REQUIRED TASK
Print out every line, exactly as written.

>> Begin

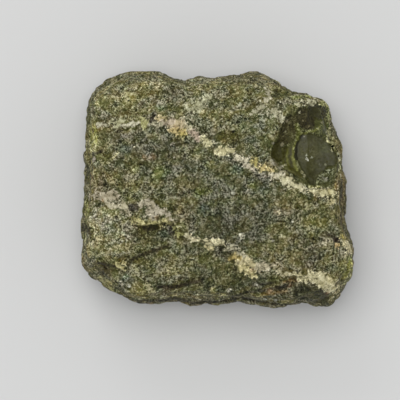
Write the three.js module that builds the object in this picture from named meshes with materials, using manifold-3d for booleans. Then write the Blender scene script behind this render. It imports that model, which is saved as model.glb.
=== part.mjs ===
// A raw jade boulder: one rough broken block, about 79 by 68 by 42 mm, lying on its broadest side.
// Millimetres, +Z up. The origin is under the middle of the block, on the surface it rests on.
// Seen from above, +X is to the right and +Y is away from the viewer.
import * as THREE from "three";
import { mergeVertices } from "three/addons/utils/BufferGeometryUtils.js";
import Module from "manifold-3d";

// The block's size and section
const finishedSize = new THREE.Vector3(78.7, 68.3, 42);
const rimHeight = 17; // the block is widest at this height
const riseAboveRim = 25;
const fallBelowRim = 18; // what would reach below the ground is worn flat
const shoulderAbove = 10; // how square the section is: 2 is round, 8 is nearly a box
const shoulderBelow = 5;
const netFaces = [30, 26, 20]; // along X, Y and Z

// The outline seen from above, clockwise from the lump at the back left
const outline = [
  [-20.3, 34.2], [-16.8, 33.5], [-12.0, 31.8], [-7.5, 31.8], [-4.0, 32.2], [-2.0, 31.8],
  [0.5, 32.8], [5.0, 33.0], [7.5, 32.8], [9.5, 33.7], [12.0, 33.4], [13.6, 32.2],
  [16.3, 31.4], [20.0, 29.3], [23.5, 27.9], [25.4, 28.2], [28.2, 26.4], [31.6, 24.8],
  [32.4, 23.4], [32.4, 20.8], [34.0, 17.5], [34.2, 15.5], [35.6, 13.5], [36.4, 9.8],
  [36.3, 7.2], [37.8, 2.6], [37.6, -1.0], [36.8, -7.5], [38.3, -13.5], [39.0, -20.5],
  [39.3, -23.3], [38.7, -25.0], [36.8, -26.8], [34.8, -30.3], [33.2, -31.7], [31.8, -34.0],
  [30.2, -33.9], [25.0, -32.6], [22.8, -32.7], [20.3, -33.5], [12.5, -32.9], [6.5, -31.9],
  [0.0, -32.8], [-5.0, -32.4], [-7.4, -33.1], [-11.0, -32.2], [-18.0, -32.2], [-21.5, -32.6],
  [-25.8, -31.6], [-29.5, -29.3], [-31.3, -29.0], [-34.5, -26.0], [-37.6, -23.4], [-38.8, -19.0],
  [-38.3, -15.0], [-39.4, -10.0], [-38.8, -3.0], [-38.0, 6.0], [-38.0, 9.0], [-37.2, 14.0],
  [-37.7, 21.0], [-36.4, 26.3], [-34.6, 29.1], [-31.5, 31.2], [-28.2, 32.2], [-25.0, 33.6],
  [-22.2, 33.6],
];

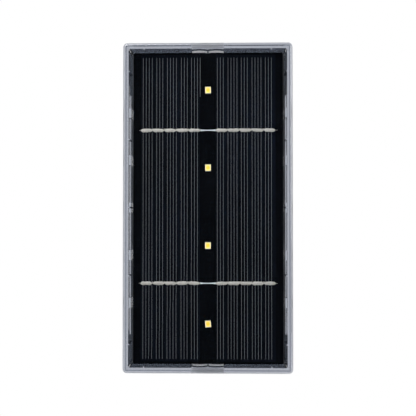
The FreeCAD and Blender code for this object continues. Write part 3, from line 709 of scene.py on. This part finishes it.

>> End

FINISHED ANSWER
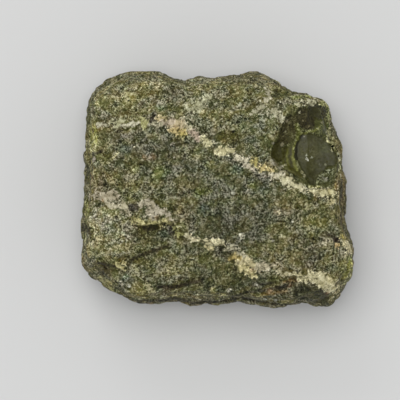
Write the three.js module that builds the object in this picture from named meshes with materials, using manifold-3d for booleans. Then write the Blender scene script behind this render. It imports that model, which is saved as model.glb.
=== part.mjs ===
// A raw jade boulder: one rough broken block, about 79 by 68 by 42 mm, lying on its broadest side.
// Millimetres, +Z up. The origin is under the middle of the block, on the surface it rests on.
// Seen from above, +X is to the right and +Y is away from the viewer.
import * as THREE from "three";
import { mergeVertices } from "three/addons/utils/BufferGeometryUtils.js";
import Module from "manifold-3d";

// The block's size and section
const finishedSize = new THREE.Vector3(78.7, 68.3, 42);
const rimHeight = 17; // the block is widest at this height
const riseAboveRim = 25;
const fallBelowRim = 18; // what would reach below the ground is worn flat
const shoulderAbove = 10; // how square the section is: 2 is round, 8 is nearly a box
const shoulderBelow = 5;
const netFaces = [30, 26, 20]; // along X, Y and Z

// The outline seen from above, clockwise from the lump at the back left
const outline = [
  [-20.3, 34.2], [-16.8, 33.5], [-12.0, 31.8], [-7.5, 31.8], [-4.0, 32.2], [-2.0, 31.8],
  [0.5, 32.8], [5.0, 33.0], [7.5, 32.8], [9.5, 33.7], [12.0, 33.4], [13.6, 32.2],
  [16.3, 31.4], [20.0, 29.3], [23.5, 27.9], [25.4, 28.2], [28.2, 26.4], [31.6, 24.8],
  [32.4, 23.4], [32.4, 20.8], [34.0, 17.5], [34.2, 15.5], [35.6, 13.5], [36.4, 9.8],
  [36.3, 7.2], [37.8, 2.6], [37.6, -1.0], [36.8, -7.5], [38.3, -13.5], [39.0, -20.5],
  [39.3, -23.3], [38.7, -25.0], [36.8, -26.8], [34.8, -30.3], [33.2, -31.7], [31.8, -34.0],
  [30.2, -33.9], [25.0, -32.6], [22.8, -32.7], [20.3, -33.5], [12.5, -32.9], [6.5, -31.9],
  [0.0, -32.8], [-5.0, -32.4], [-7.4, -33.1], [-11.0, -32.2], [-18.0, -32.2], [-21.5, -32.6],
  [-25.8, -31.6], [-29.5, -29.3], [-31.3, -29.0], [-34.5, -26.0], [-37.6, -23.4], [-38.8, -19.0],
  [-38.3, -15.0], [-39.4, -10.0], [-38.8, -3.0], [-38.0, 6.0], [-38.0, 9.0], [-37.2, 14.0],
  [-37.7, 21.0], [-36.4, 26.3], [-34.6, 29.1], [-31.5, 31.2], [-28.2, 32.2], [-25.0, 33.6],
  [-22.2, 33.6],
];

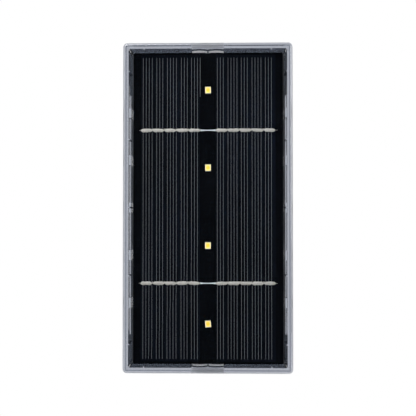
The FreeCAD and Blender code for this object continues. Write part 3, from line 709 of scene.py on. This part finishes it.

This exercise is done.